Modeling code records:
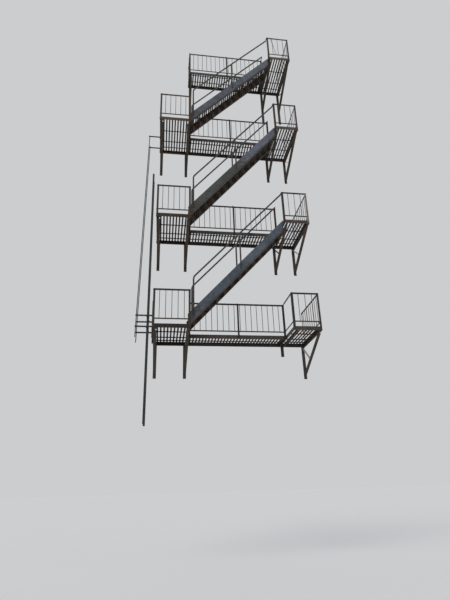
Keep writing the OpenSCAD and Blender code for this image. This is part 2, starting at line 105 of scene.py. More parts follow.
# %% [markdown]
# ## The light and the floor
#
# A stair like this hangs in open daylight, so most of its light is the soft sky.
# The world gives that sky, and the camera and the gloss of the paint see it as a plain pale
# backdrop. One wide lamp stands for the brighter side of the sky and gives the bars their
# light and dark sides.
# The floor lies where the pavement would be, and throws some light back up. Its colour is
# chosen so that, lit, it ends up as pale as the backdrop and no horizon shows.

# %% Sky, lamp and floor
world = bpy.data.worlds.new("sky")
bpy.context.scene.world = world
world.use_nodes = True
sky = world.node_tree.nodes
sky.clear()
wires = world.node_tree.links
sky_out = sky.new("ShaderNodeOutputWorld")
sky_light = sky.new("ShaderNodeBackground")
sky_light.inputs["Color"].default_value = (0.86, 0.92, 1.0, 1)
sky_light.inputs["Strength"].default_value = 0.75
sky_seen = sky.new("ShaderNodeBackground")
sky_seen.inputs["Color"].default_value = (0.60, 0.61, 0.62, 1)
sky_seen.inputs["Strength"].default_value = 1.0
which_ray = sky.new("ShaderNodeLightPath")
choose = sky.new("ShaderNodeMixShader")
backdrop_seen = which_ray.outputs["Is Camera Ray"]
for ray in ("Is Glossy Ray", "Is Transmission Ray"):
    either = sky.new("ShaderNodeMath")
    either.operation = "MAXIMUM"
    wires.new(backdrop_seen, either.inputs[0])
    wires.new(which_ray.outputs[ray], either.inputs[1])
    backdrop_seen = either.outputs["Value"]
wires.new(backdrop_seen, choose.inputs["Fac"])
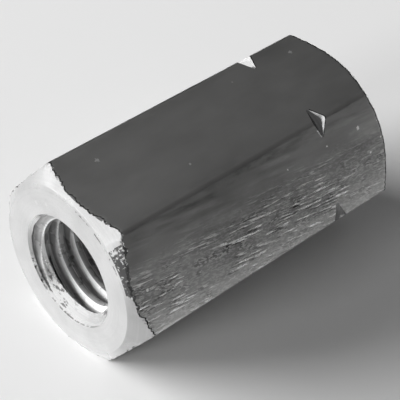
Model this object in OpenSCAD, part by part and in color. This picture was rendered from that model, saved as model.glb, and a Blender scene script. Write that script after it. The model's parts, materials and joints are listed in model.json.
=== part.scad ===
// Coupling nut, M8 x 24, turned from hexagon bar 13 mm across flats.
// It joins a right-hand threaded rod to a left-hand one.
//
// The nut lies on one flat. Its axis runs along X, half the width across flats
// above z = 0, and the origin is under the middle of the nut. The right-hand end
// faces -X. The left-hand end faces +X and has the mark cut in the bar's edges.
// The bore is drawn at its tapping size: the M8 threads themselves aren't modelled.

/* [Hexagon bar] */
// Width across flats
across_flats = 13; // [11:0.5:24]
// Length between the end faces
length = 24; // [16:0.5:60]
// How far the bar's rounded edges stop short of a sharp corner
edge_break = 0.05; // [0.02:0.01:0.3]

/* [Chamfered ends] */
// Step from the middle of a flat in to where the chamfer would meet the end face
face_inset = 0.3; // [0.1:0.05:0.8]
// Angle between the chamfer and the end face
chamfer_angle = 40; // [15:1:50]
// Radius of the soft rim between the end face and the chamfer
rim_radius = 0.5; // [0.1:0.05:0.8]

/* [Threaded bore] */
// Nominal thread diameter
thread_d = 8; // [5:0.5:9]
// Thread pitch
thread_pitch = 1.25; // [0.8:0.05:1.5]
// How much wider the countersink's mouth is than the thread
countersink_extra = 0.3; // [0.1:0.05:1]
// Included angle of the countersink
countersink_angle = 90; // [60:5:120]

/* [Left-hand mark] */
// Distance from the left-hand end face to the middle of the mark
mark_from_end = 5.7; // [3:0.1:7]
// Depth of the mark below the bar's edges
mark_depth = 0.48; // [0.2:0.02:0.7]
// Included angle of the mark's two sides
mark_angle = 90; // [60:5:120]
// Nose radius of the tool that cuts the mark
mark_nose_r = 0.2; // [0.05:0.05:0.4]

/* [Hidden] */
$fn = 96;

flat_r = across_flats / 2;
half_length = length / 2;

sharp_corner_r = flat_r / cos(30);
edge_r = sharp_corner_r - edge_break;

// The chamfer would meet the end face at face_r. The rim's rounding starts at rim_r
// instead and comes down to the chamfer at the two rim_end distances.
face_r = flat_r - face_inset;
chamfer_length = (edge_r - face_r) * tan(chamfer_angle);
rim_r = face_r - rim_radius * tan(chamfer_angle / 2);
rim_end_r = rim_r + rim_radius * sin(chamfer_angle);
rim_end_depth = rim_radius * (1 - cos(chamfer_angle));

// The tapping drill of a metric thread is its nominal diameter less one pitch.
bore_d = thread_d - thread_pitch;
countersink_d = thread_d + countersink_extra;
countersink_depth = (countersink_d - bore_d) / 2 / tan(countersink_angle / 2);

// Amount by which the cutting tools pass the faces that they cut
overcut = 1;

mark_z = half_length - mark_from_end;
mark_centre_r = edge_r - mark_depth + mark_nose_r;

// The bar before turning, with two of its flats level once the nut lies down.
module hexagon_bar() {
    rotate(30)
        cylinder(r = sharp_corner_r, h = length, center = true, $fn = 6);
}

// The turned outline from the middle of the nut to its +Z end: the bar's edge, the
// chamfer, the soft rim and the end face.
module end_outline() {
    polygon([
        [0, 0],
        [edge_r, 0],
        [edge_r, half_length - chamfer_length],
        [rim_end_r, half_length - rim_end_depth],
        [rim_r, half_length],
        [0, half_length],
    ]);
    translate([rim_r, half_length - rim_radius])
        circle(r = rim_radius);
}

// Outline of the round-nosed V tool that cuts the left-hand mark. X is the radius
// and the tool's middle is on y = 0. Its sides run on past the bar's edges.
module mark_tool() {
    nose_turn = 90 - mark_angle / 2;
    side_start_r = mark_centre_r - mark_nose_r * cos(nose_turn);
    half_start = mark_nose_r * sin(nose_turn);
    side_end_r = sharp_corner_r + overcut;
    half_end = half_start + (side_end_r - side_start_r) * tan(mark_angle / 2);
    polygon([
        [side_start_r, -half_start],
        [side_end_r, -half_end],
        [side_end_r, half_end],
        [side_start_r, half_start],
    ]);
    translate([mark_centre_r, 0])
        circle(r = mark_nose_r);
}

// The solid that the lathe leaves: the end chamfers, the V groove of the
// left-hand mark and the bar's broken edges. It meets the hexagon only near its
// corners, so the chamfers end in curves on the flats and the groove in six
// separate notches.
module turned_envelope() {
    rotate_extrude()
        difference() {
            union() {
                end_outline();
                mirror([0, 1]) end_outline();
            }
            translate([0, mark_z]) mark_tool();
        }
}

// The tapping hole, right through the nut.
module tapping_hole() {
    cylinder(d = bore_d, h = length + 2 * overcut, center = true);
}

// The countersink of the +Z end, carried on past the end face at its own angle.
module countersink() {
    mouth_overcut_d = countersink_d + 2 * overcut * tan(countersink_angle / 2);
    translate([0, 0, half_length - countersink_depth])
        cylinder(d1 = bore_d, d2 = mouth_overcut_d, h = countersink_depth + overcut);
}

module coupling_nut() {
    color([0.66, 0.67, 0.68])
        translate([0, 0, flat_r])
            rotate([0, 90, 0])
                difference() {
                    intersection() {
                        hexagon_bar();
                        turned_envelope();
                    }
                    tapping_hole();
                    countersink();
                    mirror([0, 0, 1]) countersink();
                }
}

coupling_nut();
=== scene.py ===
"""Looks of the coupling nut: a mesh with real threads, its steel finishes, the floor, lamps and camera."""
import json
import math

import bmesh
import bpy
import numpy as np
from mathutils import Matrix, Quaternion, Vector


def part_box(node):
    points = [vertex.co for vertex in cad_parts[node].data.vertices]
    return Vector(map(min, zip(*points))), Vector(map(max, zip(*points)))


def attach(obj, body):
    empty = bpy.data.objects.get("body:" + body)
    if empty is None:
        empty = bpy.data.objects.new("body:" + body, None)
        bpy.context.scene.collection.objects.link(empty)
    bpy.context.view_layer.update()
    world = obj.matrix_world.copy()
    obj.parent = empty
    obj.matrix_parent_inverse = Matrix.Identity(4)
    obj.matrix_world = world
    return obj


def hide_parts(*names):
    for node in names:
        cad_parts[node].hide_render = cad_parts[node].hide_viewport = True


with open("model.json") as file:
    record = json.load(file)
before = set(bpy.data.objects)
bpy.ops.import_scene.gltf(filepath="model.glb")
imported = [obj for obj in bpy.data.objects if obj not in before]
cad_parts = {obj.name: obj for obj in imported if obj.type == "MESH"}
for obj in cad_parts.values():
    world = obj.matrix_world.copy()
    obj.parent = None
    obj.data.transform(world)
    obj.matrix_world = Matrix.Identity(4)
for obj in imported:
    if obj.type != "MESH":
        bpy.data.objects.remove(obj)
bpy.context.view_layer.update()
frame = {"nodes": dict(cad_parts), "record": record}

NODE = "coupling_nut"

# Lengths are in millimetres, but the floor's, the lamps' and the camera's are in Blender's metres.
MM = 0.001
RIGHT_HAND_END, LEFT_HAND_END = -1, 1

low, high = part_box(NODE)
LENGTH = (high.x - low.x) / MM
HALF_LENGTH = LENGTH / 2
FLAT_R = (high.z - low.z) / MM / 2
AXIS_Z = (high.z + low.z) / MM / 2
TOP_Z = high.z / MM
EDGE_R = high.y / MM
SIDES = 6
HALF_SIDE = math.pi / SIDES
WHOLE_TURN = 2 * math.pi


def mount_dims(name):
    """The sizes of one of the record's mounts."""
    return next(m["dims"] for m in frame["record"]["mounts"] if m["name"] == name)


def end_face_radius():
    """Radius of the flat end face: the widest that the CAD mesh is in the plane of its end."""
    points = np.array([v.co for v in frame["nodes"][NODE].data.vertices]) / MM
    at_end = points[points[:, 0] < -HALF_LENGTH + 0.001]
    return np.hypot(at_end[:, 1], at_end[:, 2] - AXIS_Z).max()


# ---------------------------------------------------------------- bar and chamfers
CHAMFER_ANGLE = math.radians(40)
# The soft rim starts at the end face's edge and turns down into the chamfer.
RIM_START_R = end_face_radius()
RIM_RADIUS = 0.5
RIM_STEPS = 6
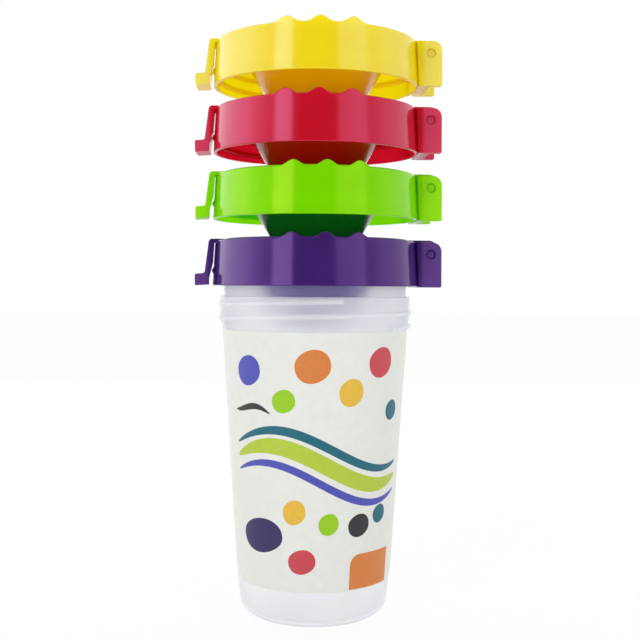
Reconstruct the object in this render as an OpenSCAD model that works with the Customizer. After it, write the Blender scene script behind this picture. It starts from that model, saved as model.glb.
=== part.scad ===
// Paint cups with spill-proof lids, stacked for storage: two nested beakers, the outer one with a
// paper sticker, and four hinged lids. One lid is screwed on the inner beaker and three rest on it.
// Millimetres. The origin is at the middle of the base, +Z is up and the front faces -Y.

/* [Cups] */
// Height of one beaker, from its base to its rim
cup_h = 114.5; // [90:0.5:140]
// Outer radius that the wall's taper would reach at the base
base_r = 26.9; // [24:0.1:29]
// Rounding between the base and the wall
base_corner_r = 6.5; // [3:0.5:9]
// Thickness of the wall
cup_wall = 0.9; // [0.7:0.05:1.1]
// Thickness of the floor
cup_floor_t = 1.3; // [1:0.1:2.5]
// Height of the neck that takes the lid's thread
neck_h = 11.4; // [9:0.1:13]
// How far the neck stands out from the wall below it
neck_step = 1.18; // [0.9:0.01:1.5]
// Height over which the wall widens to the neck
neck_flare_h = 5; // [2:0.1:7]
// Gap between the walls of nested cups
nest_gap = 0.25; // [0.15:0.05:0.4]

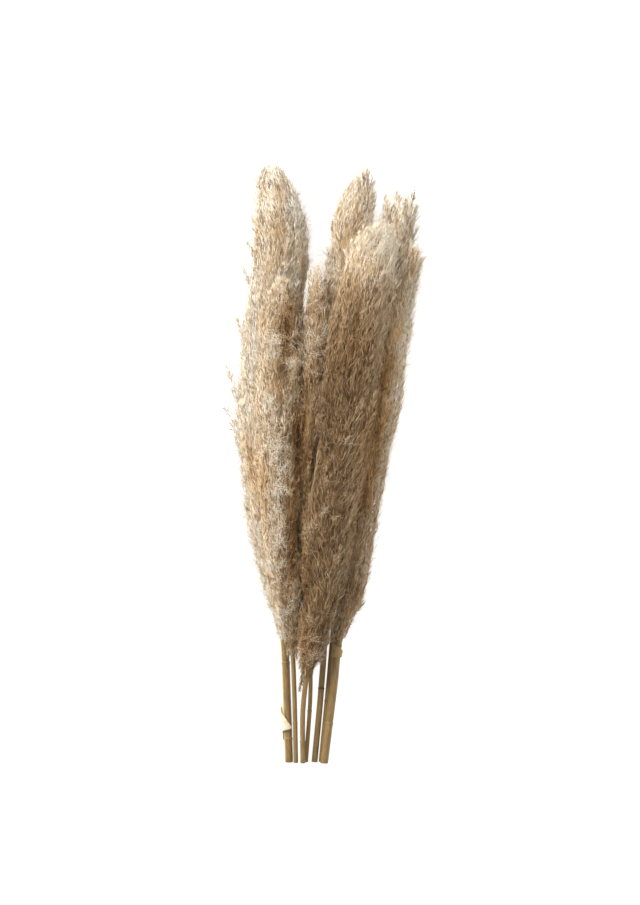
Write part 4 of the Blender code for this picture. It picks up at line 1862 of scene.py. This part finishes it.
    def _chain(
        self,
        start: Array,
        heading: Array,
        axis: Array,
        bend: Array,
        step: Array,
        links: int,
        width: Array,
        tone: Array,
    ) -> Strands:
        """Bent hairs, each a chain of short spindles that overlap.

        Args:
            start: where they start, as offsets from the plume's line.
            heading: their first directions.
            axis: what each turns about as it goes.
            bend: how far it turns at each link.
            step: the length of a link.
            links: how many links a hair has.
            width: how wide it is.
            tone: how much lighter than the head it is.

        Returns:
            The spindles of all links.
        """
        habit, groups = self.habit, []
        point, direction = start, heading
        warmth = np.zeros(len(start))
        turn = bend[:, None]
        for link in range(links):
            end = point + direction * step[:, None]
            root = point - direction * (step * habit.link_overlap)[:, None]
            fade = 1.0 - habit.link_fade * link / links
            made = self._strands(root, end, width * fade, habit.link_bow, tone, warmth)
            groups.append(made)
            side = np.cross(axis, direction)
            direction = unit(
                direction * np.cos(turn)
                + side * np.sin(turn)
                + axis * (axis * direction).sum(axis=1, keepdims=True) * (1 - np.cos(turn))
            )
            point = end
        return Strands.joined(groups)

    def _surface(self, count: int, share: Pair) -> tuple[Array, Array]:
        """Places spread over the head, and the direction outward at each.

        Args:
            count: how many places.
            share: the least and the most share of the head's reach.

        Returns:
            The places as offsets from the plume's line, more of them above than below it,
            and their unit directions outward.
        """
        chance = self.chance
        stops = np.linspace(0.0, 0.985, 200) * self.length + self.start
        grown = np.cumsum(self.course.at(stops)[1])
        along = np.interp(chance.uniform(0, grown[-1], count), grown, stops)
        stops = np.linspace(0, math.tau, 181)
        grown = stops + self.habit.above * (1 - np.cos(stops))
        radial = around(np.interp(chance.uniform(0, math.tau, count), grown, stops))
        reach = self.course.at(along)[1] * chance.uniform(*share, count)
        return radial * reach[:, None] + np.outer(along, ALONG), radial

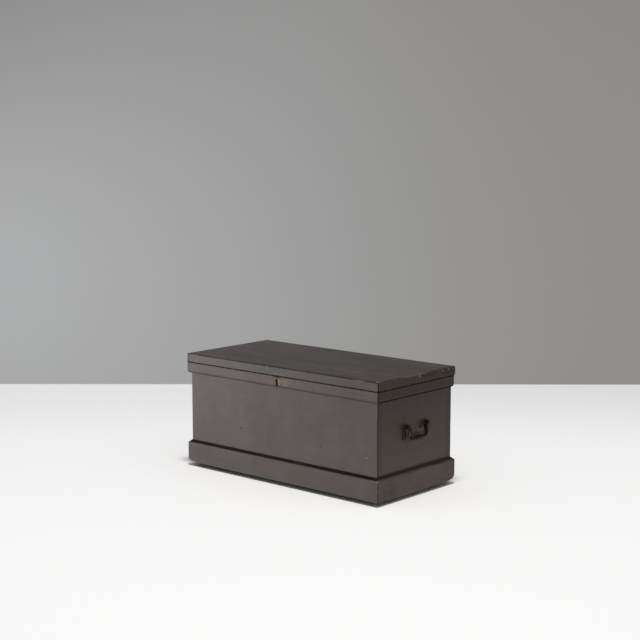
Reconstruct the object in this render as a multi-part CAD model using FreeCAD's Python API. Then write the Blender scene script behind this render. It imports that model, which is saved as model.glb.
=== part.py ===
"""Painted pine blanket chest: dovetailed carcase, mitred plinth, moulded rim, hinged lid, chest lock, drop handles.

Frame: origin on the floor under the middle of the chest, +X along its length, -Y to the front, +Z up.
All sizes are millimetres. Every piece is one node, and every group of equal fasteners is one node.
"""
import FreeCAD, Part
import math
import os

V = FreeCAD.Vector

# ---- Driving dimensions -------------------------------------------------------------------------
# Overall outline, set by the plinth and the top of the lid
chest_length = 950.0
chest_depth = 456.0
chest_height = 443.0

# Carcase of four dovetailed boards
board_thickness = 25.0
tails_per_corner = 5
pin_width = 12.0
dovetail_slope = 1.0 / 7.0

# Floor boards and the bearers that lift the chest off the ground
ground_clearance = 16.0
floor_thickness = 16.0
floor_board_count = 5
bearer_width = 44.0
bearer_inset = 62.0
bearer_end_inset = 46.0
tongue_length = 6.0
tongue_thickness = 5.0
tongue_clearance = 0.2

# Plinth round all four sides
plinth_thickness = 13.0
plinth_height = 85.5
plinth_bevel_height = 10.5
plinth_top_land = 2.0

# Moulding under the lid, on the front and the ends
rim_moulding_height = 42.7
rim_moulding_ovolo = 12.0

# Lid: two planks edged on three sides by a moulding that laps over the rim
lid_thickness = 22.0
lid_edge_height = 33.5
lid_edge_thickness = 12.0
lid_edge_rounding = 2.5
lid_back_overhang = 7.0
lid_swing_ease = 6.0
front_plank_share = 0.52
lid_clearance = 0.3
batten_width = 46.0
batten_thickness = 18.0
batten_chamfer = 5.0
batten_end_gap = 12.0
batten_end_distance = 150.0

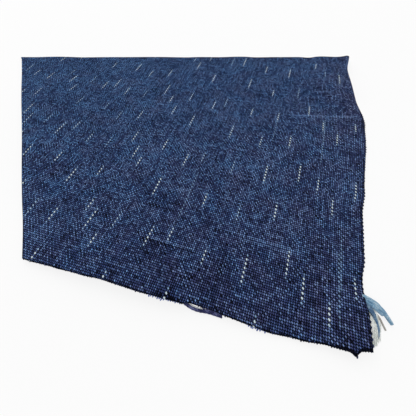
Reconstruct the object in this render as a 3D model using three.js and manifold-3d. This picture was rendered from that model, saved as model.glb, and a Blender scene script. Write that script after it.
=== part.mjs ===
// A cut length of indigo warp-ikat cotton that lies nearly flat: one plain-woven layer with the loom's own
// edge (selvedge) on its right side and raw cuts on the other three, a bundle of weft yarns that has come
// loose from the front cut, and a small tuft of yarn ends beside the near right corner.
//
// Units are millimetres and +Z is up. While the pieces are made, the near end of the selvedge is at x = 0,
// y = 0: the cloth runs to the left along -X (its weft) and away along +Y (its warp) on the surface z = 0.
// Two cloth measures name a place on it: "left", the distance from the selvedge along the weft, and "back",
// the distance along the warp. The last lines move the whole to the middle of its own box.
import * as THREE from 'three';
import Module from 'manifold-3d';

const clothWidth = 130; // from the selvedge to the far left corner, laid flat
const clothThickness = 1;
const halfThickness = clothThickness / 2;

// The front cut, drawn by hand with the scissors: how far it stands out in front of y = 0.
const frontCut = [
  { left: 0, out: 0.3 },
  { left: 1.6, out: 0.7 },
  { left: 2.2, out: 1.8 },
  { left: 3.4, out: 1.3 },
  { left: 6.4, out: 1.6 },
  { left: 11, out: 2.2 },
  { left: 17, out: 2.6 },
  { left: 25, out: 2.4 },
  { left: 26.6, out: 1.8 },
  { left: 31, out: 1.9 },
  { left: 32.8, out: 2.95 },
  { left: 37, out: 3.25 },
  { left: 42, out: 3.55 },
  { left: 49, out: 3.65 },
  { left: 54, out: 4.1 },
  { left: 60, out: 4.45 },
  { left: 68, out: 4.9 },
];

// The far cut, straight but askew, with the small wander of a cut made by hand.
const farCut = { atSelvedge: 96.8, atLeftCut: 65 }; // distances back from the selvedge's near end
const farWander = [
  { left: 0, back: -2.3 },
  { left: 6, back: -4.2 },
  { left: 16, back: 0.6 },
  { left: 22, back: 1.4 },
  { left: 30, back: 1.3 },
  { left: 40, back: 0 },
  { left: 50, back: -0.9 },
  { left: 62, back: 0.6 },
  { left: 75, back: 0.8 },
  { left: 90, back: 0.5 },
  { left: 110, back: 0 },
  { left: clothWidth, back: 0 },
];

// The left cut runs askew too, from the left end of the front cut to that of the far one, with a slight bow.
const leftCut = { frontEnd: { left: 68, back: -4.9 }, farEnd: { left: clothWidth, back: farCut.atLeftCut } };
const leftWander = [
  { back: -4.9, left: 0 },
  { back: 4, left: 0 },
  { back: 27, left: -0.8 },
  { back: 50, left: 0 },
  { back: 65, left: 0 },
];

// The selvedge's own sideways wander, to the right of x = 0. It fades out over sideFade into the cloth.
const sideFade = 32;
const selvedgeLine = [
  { back: -2, out: 0.2 },
  { back: 4, out: -0.1 },
  { back: 7.5, out: -0.35 },
  { back: 10.5, out: -0.75 },
  { back: 16, out: -0.35 },
  { back: 31, out: 0.45 },
  { back: 52, out: 1 },
  { back: 60, out: 1.1 },
  { back: 65, out: 0.6 },
  { back: 70, out: -0.6 },
  { back: 76, out: -1.8 },
  { back: 84, out: -2.6 },
  { back: 96, out: -2.3 },
];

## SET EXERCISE
Above are the lines; repeat exactly the ones from the line containing "its own angle." down to the line containing "in imported if", both inclusive.

## TASK OUTPUT
// The countersink of the +Z end, carried on past the end face at its own angle.
module countersink() {
    mouth_overcut_d = countersink_d + 2 * overcut * tan(countersink_angle / 2);
    translate([0, 0, half_length - countersink_depth])
        cylinder(d1 = bore_d, d2 = mouth_overcut_d, h = countersink_depth + overcut);
}

module coupling_nut() {
    color([0.66, 0.67, 0.68])
        translate([0, 0, flat_r])
            rotate([0, 90, 0])
                difference() {
                    intersection() {
                        hexagon_bar();
                        turned_envelope();
                    }
                    tapping_hole();
                    countersink();
                    mirror([0, 0, 1]) countersink();
                }
}

coupling_nut();
=== scene.py ===
"""Looks of the coupling nut: a mesh with real threads, its steel finishes, the floor, lamps and camera."""
import json
import math

import bmesh
import bpy
import numpy as np
from mathutils import Matrix, Quaternion, Vector


def part_box(node):
    points = [vertex.co for vertex in cad_parts[node].data.vertices]
    return Vector(map(min, zip(*points))), Vector(map(max, zip(*points)))


def attach(obj, body):
    empty = bpy.data.objects.get("body:" + body)
    if empty is None:
        empty = bpy.data.objects.new("body:" + body, None)
        bpy.context.scene.collection.objects.link(empty)
    bpy.context.view_layer.update()
    world = obj.matrix_world.copy()
    obj.parent = empty
    obj.matrix_parent_inverse = Matrix.Identity(4)
    obj.matrix_world = world
    return obj


def hide_parts(*names):
    for node in names:
        cad_parts[node].hide_render = cad_parts[node].hide_viewport = True


with open("model.json") as file:
    record = json.load(file)
before = set(bpy.data.objects)
bpy.ops.import_scene.gltf(filepath="model.glb")
imported = [obj for obj in bpy.data.objects if obj not in before]
cad_parts = {obj.name: obj for obj in imported if obj.type == "MESH"}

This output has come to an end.